I’d been across the the street at Shaeffer’s Muffler Shop at least twice a year for state inspection stickers and had seen Banda’s many times while I waited. I’m a bit bummed that I could have gone in there and had a high-quality taco while my car was being inspected.
While we waited for the tacos, I enjoyed a cafe-delicious cup of coffee or three. I listened to tales of the area from way before I graced the region with my presence. I could almost see what the place would have looked like back then. Maybe a bit like it does now, without the guys sleeping on the sidewalk.
The tacos arrived and Wow!. They were big and the smell of fresh corn tortilla was rushing off my plate. I took aim at the barbacoa. The best!. I’d have more to say, but I think it’s summed up by my words at the time, “This is as close to barbacoa taco perfection as it comes.” And I stick by those words. The corn tort was fresh-made and thin. Thinner than most corn tortillas I’ve seen – Twiggy in the world of tortillas, but packed with corn flavor and robust enough to handle the juicy barbacoa. Served with cebolla and cilantro on the side it was exceptional. You’d have to barbecue the head yourself to get better. I did good to follow the lead of The Man.

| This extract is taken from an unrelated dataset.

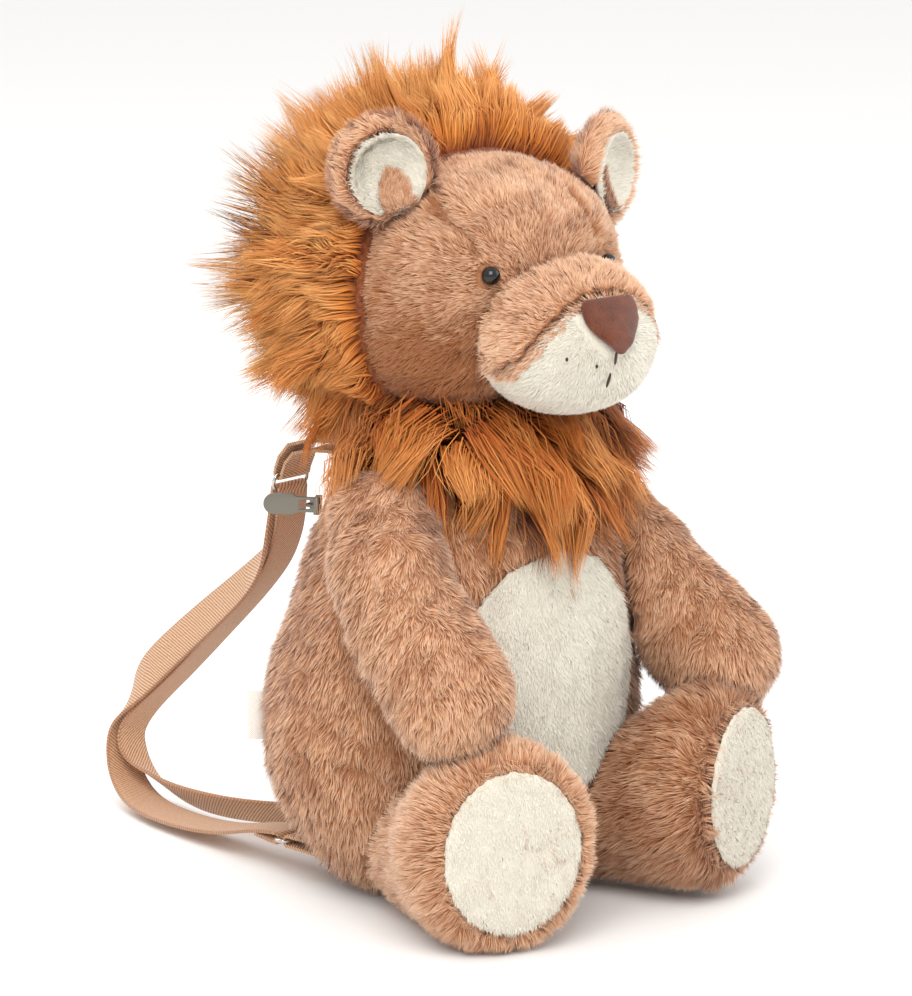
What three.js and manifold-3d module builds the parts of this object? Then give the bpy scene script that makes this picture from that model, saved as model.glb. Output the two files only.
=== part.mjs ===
// A sitting plush lion that is a small backpack: a hollow padded body with a zip across the upper back,
// stuffed head and limbs, a long pile mane, and webbing shoulder straps.
// Millimetres, +Z up. The lion looks along -Y, and its right side is -X. It sits on the plane z = 0.

import * as THREE from "three";
import { mergeVertices } from "three/addons/utils/BufferGeometryUtils.js";
import Module from "manifold-3d";

// Body: the padded bag from the floor to the neck
const BODY_HEIGHT = 244;
const BODY_WIDTH = 200;
const BODY_DEPTH = 166;
const BODY_SLUMP = 18;
const BODY_WALL = 10;
// Belly patch, an oval panel on the front
const PATCH_WIDTH = 115;
const PATCH_HEIGHT = 124;
const PATCH_SIDE = -4;
const PATCH_CENTRE_UP = 118;
const PANEL_THICK = 2.4;
// Head, seated on the neck
const HEAD_HEIGHT = 120;
const HEAD_WIDTH = 145;
const HEAD_DEPTH = 124;
const HEAD_FORWARD = 20;
// Muzzle, from the face forwards
const MUZZLE_WIDTH = 96;
const MUZZLE_HEIGHT = 75;
const MUZZLE_REACH = 59;
const MUZZLE_UP = 40.5;
const MUZZLE_START = 38;
const CHIN_ARCH_WIDTH = 93;
const CHIN_ARCH_UP = 16;
// Nose, a rounded triangle wrapped on the muzzle
const NOSE_WIDTH = 36;
const NOSE_HEIGHT = 27;
const NOSE_TOP_UP = 62;
const NOSE_THICK = 4.2;
const NOSE_CORNER = 6;
// Eyes
const EYE_DIAMETER = 9.4;
const EYE_RIGHT_OUT = 39.5;
const EYE_LEFT_OUT = 32;
const EYE_RIGHT_UP = 71.5;
const EYE_LEFT_UP = 69.5;
const EYE_STAND = 3.6;
// Ears
const EAR_WIDTH = 56;
const EAR_HEIGHT = 56;
const EAR_THICK = 21;
const EAR_RIM = 6;
const EAR_LINING = 2.4;
const EAR_RIGHT_OUT = 64;
const EAR_LEFT_OUT = 71.5;
const EAR_RIGHT_FORWARD = 23;
const EAR_LEFT_FORWARD = 31;
const EAR_RIGHT_UP = 119;
const EAR_LEFT_UP = 106;
const EAR_TURN = 22;
const EAR_LEAN = 16;
// Arms, from the shoulder to the paw that rests on the foot
const ARM_DIAMETER = 62;
const SHOULDER_SPACING = 104;
const SHOULDER_RIGHT_UP = 204;
const SHOULDER_LEFT_UP = 186;
const ELBOW_RIGHT_OUT = 88;
const ELBOW_RIGHT_UP = 162;
const ELBOW_LEFT_OUT = 80;
const ELBOW_LEFT_UP = 146;
const ELBOW_FORWARD = 60;
const PAW_FORWARD = 98;
const PAW_RIGHT_OUT = 82;
const PAW_RIGHT_UP = 115;
const PAW_LEFT_OUT = 99;
const PAW_LEFT_UP = 109;
// Legs, splayed forwards along the floor
const LEG_LENGTH = 126;
const LEG_WIDTH = 78;
const LEG_HEIGHT = 78;
const FOOT_WIDTH = 97;
const FOOT_HEIGHT = 105;
const LEG_SPLAY = 20;
const LEG_LEFT_RISE = 6;
const SOLE_DROP = 1.5;
const SOLE_SPACING = 151;
const SOLE_FORWARD = 126;
const SOLE_WIDTH = 72;
const SOLE_HEIGHT = 81;
const SOLE_THICK = 3.2;
// Mane: long pile on a thick hood over the back of the head
const MANE_SEAM_FORWARD = 16;
const MANE_WIDTH = 190;
const MANE_DEPTH = 156;
const MANE_HEIGHT = 184;
const MANE_BACK = 18;
const MANE_CENTRE_UP = 63;
const MANE_PILE = 36;
const LOCK_WIDTH = 32;
const MANE_ROWS = 4;
const MANE_AROUND = 13;
const MANE_SWEEP = 90;
// Bib: the long pile collar that hangs on the chest
const BIB_DROP = 1;
const BIB_DEPTH = 30;
const BIB_BACKING = 3.6;
const BIB_LENGTH = 50;
const BIB_LOCK_WIDTH = 19;
const BIB_LOCKS = 11;
const BIB_REAR = 6;
const BIB_SPREAD = 230;
// Zip across the upper back
const ZIP_DROP = 54;
const ZIP_OPENING = 8;
const ZIP_SPREAD = 96;
const TAPE_THICK = 1.2;
const CHAIN_WIDTH = 5;
const CHAIN_THICK = 2.2;
const SLIDER_LENGTH = 9;
const SLIDER_WIDTH = 8.4;
const SLIDER_THICK = 3;
const BOW_WIRE = 1.5;
const BOW_INSIDE = 5.2;
const PULL_LENGTH = 24;
const PULL_WIDTH = 10.4;
const PULL_THICK = 2;
const PULL_BAR = 2;
const PULL_WINDOW = 5.4;
const PULL_SIDE = 2.2;
// Webbing and its metal rings
const WEBBING_WIDTH = 20;
const WEBBING_THICK = 1.6;
const RING_WIRE = 2.4;
const RING_GAP = 6.5;
const RING_SIDE_ROOM = 0.8;
const TAB_TOP_DROP = 38;
const TAB_TOP_LENGTH = 52;
const TAB_RISE = 4;
const TAB_DROP = 13;
const TAB_BOTTOM_UP = 17;
const TAB_BOTTOM_LENGTH = 13;
const TAB_BOTTOM_TURN = 47;
const STRAP_SIDE = -16;
const LOOP_REACH = 128;
const STITCHED_END = 16;
// Side label, a folded ribbon in the seam
const LABEL_LENGTH = 8;
const LABEL_WIDTH = 24;
const LABEL_THICK = 1.4;
const LABEL_UP = 88;
const LABEL_TURN = 58;
// Fits
const SEAM_GAP = 0.35;
const RING_CLEARANCE = 0.5;
const FLOOR_ROOM = 400;
// Heights that hang from the neck
const BIB_TOP = BODY_HEIGHT - BIB_DROP;
const ZIP_UP = BODY_HEIGHT - ZIP_DROP;
const TAB_TOP_UP = BODY_HEIGHT - TAB_TOP_DROP;
// Sides of the round sections, and steps along a bend
const ROUND_SIDES = 24;
const ARM_SIDES = 14;
const LEG_SIDES = 18;
const LOCK_SIDES = 4;
const TAB_STEPS = 8;
const BOW_STEPS = 8;
const TURN_STEPS = 8;

const DEGREE = Math.PI / 180;
const UP = new THREE.Vector3(0, 0, 1);

const wasm = await Module();
wasm.setup();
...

Next to the chicharrones and egg a la mexicana. This was the best in recent memory. These were no fluffed-up air-brushed chicharrones, they were the real deal. Their texture was almost gelatinous. Exactly right. There were plenty in the taco and they were not overshadowed by the eggs. The flour tortilla was really good. Thin and lacking nothing. It broke on me during the taco, but that was probably because it was stuffed beyond carrying capacity with goodies. I accented this taco with the excellent fresh red salsa on the table.
In closing, I’d like to say that next time I get a vehicle inspected, I’m not going to be hanging around the Shaeffer’s waiting room, watching the Judge-of-the-day dispense television justice. I’m heading across the street where the television is playing a panel of five short-skirted women all talking español at the same time. But they won’t distract me one minute from my taco.